El jurado declaró a Moore culpable de todos los cargos. Lo remitieron al Centro Correccional Metropolitano de Chicago para que esperara allí su sentencia. Taylor y Bailey recibieron, respectivamente, condenas de 21 y 18 meses.
EN EL Centro Correccional Metropolitano, la mente del Presidente del Consejo seguía activa. Prometió a un celador pagarle 300,000 dólares si lo ayudaba a escapar, y ya se había puesto en contacto con Doug Hollie, un ex jugador de futbol profesional, para que entablara relación con un nuevo incauto, un empleado del Banco de la Reserva Federal de Estados Unidos, en Detroit, Michigan.
Moore expuso sus planes a otro recluso, el doctor William Dolph, encarcelado por fabricar metadona en forma ilegal. Le explicó que, si mataban al empleado bancario, no habría manera de que les siguieran el rastro. "Si no lo encuentran nunca", puntualizó, "tampoco descubrirán a nadie más". Moore le comunicó a Dolph sus intenciones con toda confianza, sin sospechar que este había aceptado ocultar un micrófono entre sus ropas a cambio de una reducción de su condena. Cada una de sus palabras quedó registrada.
CUANDO SE LE DICTÓ sentencia, Moore aceptó el castigo —diez años y cuatro meses de cárcel— de buen talante, pues estaba convencido de que sus planes de fuga iban viento en popa.
Pero al día siguiente se evaporó su buen humor. Conducido una vez más al juzgado, con las manos esposadas, Moore vio cómo quedaban al descubierto ante el juez sus nuevas maquinaciones.
El juez James Zagel escuchó con atención el elocuente alegato del acusado, que pidió clemencia. Luego añadió 25 años a la condena de diez que ya pesaba sobre Moore: tiempo suficiente para tener recluido al Presidente del Consejo hasta bien entrado el siglo XXI.
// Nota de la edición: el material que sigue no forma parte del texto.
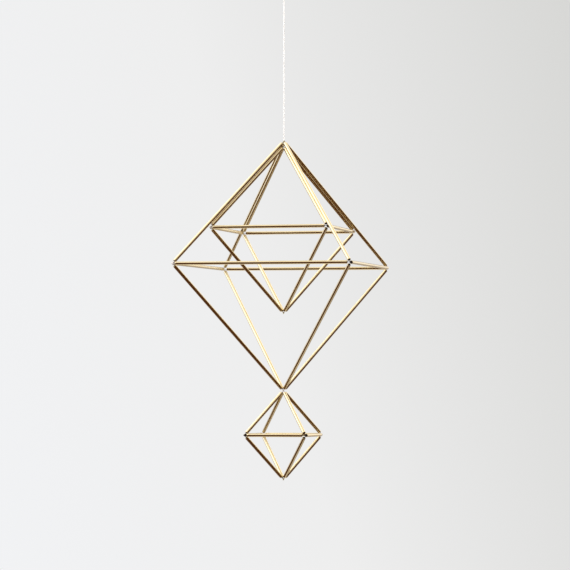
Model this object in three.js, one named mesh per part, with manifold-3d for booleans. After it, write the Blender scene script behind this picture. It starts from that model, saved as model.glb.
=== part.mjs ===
// A hanging mobile strung from thin brass tubes: three regular octahedra on one white cord.
// The inner frame hangs inside the outer one from the same top corner, with its upper tubes lying
// under the outer's, and the small frame is tied on at the outer frame's bottom corner.
// Millimetres, +Z up. The origin is where a hook bears on the inside of the hanging loop, and the
// front side of each square lies along X, facing -Y.

import * as THREE from 'three';
import { mergeVertices } from 'three/addons/utils/BufferGeometryUtils.js';
import Module from 'manifold-3d';

// Brass tube
const TUBE_DIAMETER = 3;
const TUBE_WALL = 0.45;
const TUBE_SIDES = 16;
const END_GAP = 2.85; // from a tube's end to the corner that its axis points at

// Cut lengths of the three frames' tubes
const OUTER_TUBE = 151.3;
const INNER_TUBE = 99.2;
const SMALL_TUBE = 49.7;

// How the frames hang together
const INNER_DROP = 4.6; // the inner frame's top corner below the outer's, one tube under the other
const SMALL_TURN = -1.4; // degrees, the small frame's turn on its thread

// The loose ties let the frames lean a little, in degrees about +X and about +Y
const LARGE_LEAN = [1.1, 0.4];
const SMALL_LEAN = [-1.1, -0.3];

// Thread that ties the tube ends
const THREAD_DIAMETER = 0.6;
const THREAD_SIDES = 5;
const THREAD_INSIDE = 2.2; // how far a thread is modelled into a tube's bore
const TIE_RADIUS = 1.1;

// Hanging cord, its loop and the knot between them
const CORD_DIAMETER = 1.2;
const CORD_SIDES = 8;
const CORD_LENGTH = 132; // from the top corner to the knot
const CORD_STEP = 8;
const LOOP_STEPS = 28;
const KNOT_RADIUS = 2.3;
const KNOT_WRAPS = 3;
const KNOT_HEIGHT = KNOT_WRAPS * CORD_DIAMETER;
const FACE_GAP = 0.3; // between pieces of the cord that touch

// Left half of the loop's centreline as [x, z], from the knot up to the crown
const LOOP_HALF = [
  [-0.7, -27.3],
  [-1.1, -24.2],
  [-2.2, -20.2],
  [-3.7, -15.8],
  [-5.0, -11.2],
  [-5.6, -7.0],
  [-5.1, -3.3],
  [-3.1, -0.5],
  [0, CORD_DIAMETER / 2],
];

// Heights
const KNOT_TOP = LOOP_HALF[0][1] - FACE_GAP;
const KNOT_BOTTOM = KNOT_TOP - KNOT_HEIGHT;
const TOP_CORNER = KNOT_BOTTOM - CORD_LENGTH;

// Corners and sides of a frame's square, by the degrees their direction makes with +X
const CORNERS = { back_right: 45, back_left: 135, front_left: 225, front_right: 315 };
const SIDES = {
  back: ['back_right', 'back_left'],
  left: ['back_left', 'front_left'],
  front: ['front_left', 'front_right'],
  right: ['front_right', 'back_right'],
};

const wasm = await Module();
wasm.setup();

const brass = new THREE.MeshStandardMaterial({ color: '#c9a862', roughness: 0.28, metalness: 1 });
const cotton = new THREE.MeshStandardMaterial({ color: '#f4f3ef', roughness: 0.9, metalness: 0 });

function addMesh(group, name, geometry, material) {
  const mesh = new THREE.Mesh(geometry, material);
  mesh.name = name;
  group.add(mesh);
  return mesh;
}

// A regular octahedron's six corners, hung by its top corner, turned and then leaned about it
function octahedron(tubeLength, top, turn, [aboutX, aboutY]) {
  const reach = (tubeLength + 2 * END_GAP) / Math.SQRT2;
  const corners = { top: new THREE.Vector3() };
  for (const [place, degrees] of Object.entries(CORNERS)) {
    const angle = THREE.MathUtils.degToRad(degrees + turn);
    corners[place] = new THREE.Vector3(reach * Math.cos(angle), reach * Math.sin(angle), -reach);
  }
  corners.bottom = new THREE.Vector3(0, 0, -2 * reach);
  const lean = new THREE.Euler(THREE.MathUtils.degToRad(aboutX), THREE.MathUtils.degToRad(aboutY), 0);
  for (const corner of Object.values(corners)) {
    corner.applyEuler(lean).add(top);
  }
  return corners;
}

// One square-cut tube, lying along +Z from its lower end
function tubeGeometry(length) {
  const section = new THREE.Shape();
  section.absarc(0, 0, TUBE_DIAMETER / 2, 0, 2 * Math.PI, false);
  const bore = new THREE.Path();
  bore.absarc(0, 0, TUBE_DIAMETER / 2 - TUBE_WALL, 0, 2 * Math.PI, true);
  section.holes.push(bore);
  return new THREE.ExtrudeGeometry(section, {
    depth: length,
    steps: 1,
    curveSegments: TUBE_SIDES / 2,
    bevelEnabled: false,
  });
}

function layTube(group, name, geometry, from, to) {
  const along = to.clone().sub(from).normalize();
  const tube = addMesh(group, name, geometry, brass);
  tube.position.copy(from).addScaledVector(along, END_GAP);
  tube.quaternion.setFromUnitVectors(new THREE.Vector3(0, 0, 1), along);
}

function strungFrame(name, tubeLength, corners) {
  const group = new THREE.Group();
  const geometry = tubeGeometry(tubeLength);
  for (const place of Object.keys(CORNERS)) {
    layTube(group, `${name}_upper_tube_${place}`, geometry, corners.top, corners[place]);
    layTube(group, `${name}_lower_tube_${place}`, geometry, corners[place], corners.bottom);
  }
  for (const [side, [from, to]] of Object.entries(SIDES)) {
    layTube(group, `${name}_side_tube_${side}`, geometry, corners[from], corners[to]);
  }
  return group;
}

function toSolid(geometry) {
  const bare = geometry.clone();
  bare.deleteAttribute('normal');
  bare.deleteAttribute('uv');
  const merged = mergeVertices(bare, 1e-4);
  return new wasm.Manifold(new wasm.Mesh({
    numProp: 3,
    vertProperties: merged.attributes.position.array,
    triVerts: new Uint32Array(merged.index.array),
  }));
}

function toGeometry(solid) {
  const { vertProperties, triVerts } = solid.getMesh();
  const geometry = new THREE.BufferGeometry();
  geometry.setAttribute('position', new THREE.BufferAttribute(vertProperties, 3));
  geometry.setIndex(new THREE.BufferAttribute(triVerts, 1));
  geometry.computeVertexNormals();
  return geometry;
}

// A straight stretch of thread between two points
function threadSolid(from, to) {
  const along = to.clone().sub(from);
  const radius = THREAD_DIAMETER / 2;
  const thread = new THREE.CylinderGeometry(radius, radius, along.length(), THREAD_SIDES);
  thread.translate(0, along.length() / 2, 0);
  const turn = new THREE.Quaternion();
  turn.setFromUnitVectors(new THREE.Vector3(0, 1, 0), along.clone().normalize());
  thread.applyQuaternion(turn);
  thread.translate(from.x, from.y, from.z);
  return toSolid(thread);
}

// The knot at one corner, with a thread from it into each tube that ends there
function cornerTie(corner, farCorners) {
  const knot = new THREE.IcosahedronGeometry(TIE_RADIUS, 1);
  knot.translate(corner.x, corner.y, corner.z);
  let solid = toSolid(knot);
  for (const far of farCorners) {
    const along = far.clone().sub(corner).normalize();
    const end = corner.clone().addScaledVector(along, END_GAP + THREAD_INSIDE);
    solid = solid.add(threadSolid(corner, end));
  }
  return solid;
}

function ring(corners) {
  return Object.keys(CORNERS).map((place) => corners[place]);
}

function sideTies(name, corners) {
  const group = new THREE.Group();
  for (const place of Object.keys(CORNERS)) {
    const neighbours = Object.values(SIDES).filter((side) => side.includes(place));
    const beside = neighbours.map(([from, to]) => corners[from === place ? to : from]);
    const tie = cornerTie(corners[place], [corners.top, ...beside, corners.bottom]);
    addMesh(group, `${name}_thread_tie_${place}`, toGeometry(tie), cotton);
  }
  return group;
}

// The ties on the mobile's axis, from the top corner down
function axisTies(outer, inner, small) {
  const group = new THREE.Group();
  const top = cornerTie(outer.top, ring(outer))
    .add(cornerTie(inner.top, ring(inner)))
    .add(threadSolid(inner.top, outer.top));
  const waist = cornerTie(outer.bottom, [...ring(outer), ...ring(small)]);
  addMesh(group, 'top_thread_tie', toGeometry(top), cotton);
  addMesh(group, 'inner_thread_tie_bottom', toGeometry(cornerTie(inner.bottom, ring(inner))), cotton);
  addMesh(group, 'waist_thread_tie', toGeometry(waist), cotton);
  addMesh(group, 'small_thread_tie_bottom', toGeometry(cornerTie(small.bottom, ring(small))), cotton);
  return group;
}

function cordGeometry(curve, steps) {
  const section = new THREE.Shape();
  section.absarc(0, 0, CORD_DIAMETER / 2, 0, 2 * Math.PI, false);
  return new THREE.ExtrudeGeometry(section, {
    steps,
    curveSegments: CORD_SIDES / 2,
    bevelEnabled: false,
    extrudePath: curve,
  });
}

// The cord rises straight from the top corner's tie to the knot
function hangingCord() {
  const foot = new THREE.Vector3(0, 0, TOP_CORNER + TIE_RADIUS + FACE_GAP);
  const head = new THREE.Vector3(0, 0, KNOT_BOTTOM - FACE_GAP);
  const steps = Math.round((head.z - foot.z) / CORD_STEP);
  return cordGeometry(new THREE.LineCurve3(foot, head), steps);
}

function hangingLoop() {
  const left = LOOP_HALF.map(([x, z]) => new THREE.Vector3(x, 0, z));
  const right = LOOP_HALF.slice(0, -1).reverse().map(([x, z]) => new THREE.Vector3(-x, 0, z));
  return cordGeometry(new THREE.CatmullRomCurve3([...left, ...right], false, 'centripetal'), LOOP_STEPS);
}

// Wraps of the cord round its two strands, one round bulge for each
function loopKnot() {
  const bulge = CORD_DIAMETER / 2;
  const inner = KNOT_RADIUS - bulge;
  const profile = [new THREE.Vector2(0, 0)];
  for (let wrap = 0; wrap < KNOT_WRAPS; wrap += 1) {
    for (const degrees of [-60, -20, 20, 60]) {
      const angle = THREE.MathUtils.degToRad(degrees);
      const height = (wrap + 0.5) * CORD_DIAMETER + bulge * Math.sin(angle);
      profile.push(new THREE.Vector2(inner + bulge * Math.cos(angle), height));
    }
  }
  profile.push(new THREE.Vector2(0, KNOT_HEIGHT));
  const knot = new THREE.LatheGeometry(profile, 12);
  knot.rotateX(Math.PI / 2);
  knot.translate(0, 0, KNOT_BOTTOM);
  return knot;
}

const outer = octahedron(OUTER_TUBE, new THREE.Vector3(0, 0, TOP_CORNER), 0, LARGE_LEAN);
const innerTop = outer.top.clone().lerp(outer.bottom, INNER_DROP / outer.top.distanceTo(outer.bottom));
const inner = octahedron(INNER_TUBE, innerTop, 0, LARGE_LEAN);
const small = octahedron(SMALL_TUBE, outer.bottom, SMALL_TURN, SMALL_LEAN);

const mobile = new THREE.Group();
mobile.add(strungFrame('outer', OUTER_TUBE, outer));
mobile.add(strungFrame('inner', INNER_TUBE, inner));
mobile.add(strungFrame('small', SMALL_TUBE, small));
mobile.add(sideTies('outer', outer));
mobile.add(sideTies('inner', inner));
mobile.add(sideTies('small', small));
mobile.add(axisTies(outer, inner, small));
addMesh(mobile, 'hanging_cord', hangingCord(), cotton);
addMesh(mobile, 'hanging_loop', hangingLoop(), cotton);
addMesh(mobile, 'loop_knot', loopKnot(), cotton);

export default mobile;
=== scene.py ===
"""A hanging mobile of thin brass tubes, strung on white thread and hung on one white cotton cord."""
import math
import random

import bmesh
import bpy
from mathutils import Matrix, Vector


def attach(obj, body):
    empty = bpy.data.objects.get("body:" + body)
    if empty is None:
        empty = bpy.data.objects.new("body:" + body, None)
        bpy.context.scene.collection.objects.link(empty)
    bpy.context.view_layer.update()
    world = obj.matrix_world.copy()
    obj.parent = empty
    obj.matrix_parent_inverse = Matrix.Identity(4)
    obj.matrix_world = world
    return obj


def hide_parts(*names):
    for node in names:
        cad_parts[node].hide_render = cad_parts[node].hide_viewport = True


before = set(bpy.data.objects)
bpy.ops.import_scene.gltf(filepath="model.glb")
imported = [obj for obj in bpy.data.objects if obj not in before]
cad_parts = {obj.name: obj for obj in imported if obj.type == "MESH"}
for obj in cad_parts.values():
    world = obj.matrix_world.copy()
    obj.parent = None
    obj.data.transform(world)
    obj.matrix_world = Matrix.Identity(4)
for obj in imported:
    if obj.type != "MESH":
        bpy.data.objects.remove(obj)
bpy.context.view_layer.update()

# The mobile's sizes and the camera's place are in millimetres, and the pieces are made in metres
MM = 0.001

# Brass tube and how far its end stands from the corner that its axis points at
TUBE_DIAMETER = 3.0
TUBE_WALL = 0.45
END_GAP = 2.85
TUBE_SIDES = 40
BORE_RINGS = 3  # rings of each end's profile that lie in the bore
GRAIN_STEP = 400  # from one tube's stretch of the grain pattern to the next one's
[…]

Armand Devon Moore tendrá tiempo de sobra para mirarse al espejo. Cuando lo haga, no verá la imagen de un genio a punto de cometer con éxito uno de los más cuantiosos fraudes bancarios de la historia. Verá, más bien, a un hombre condenado a permanecer tras las rejas hasta su vejez. En definitiva, no contemplará a todo un presidente, sino a otro torpe y envejecido estafador.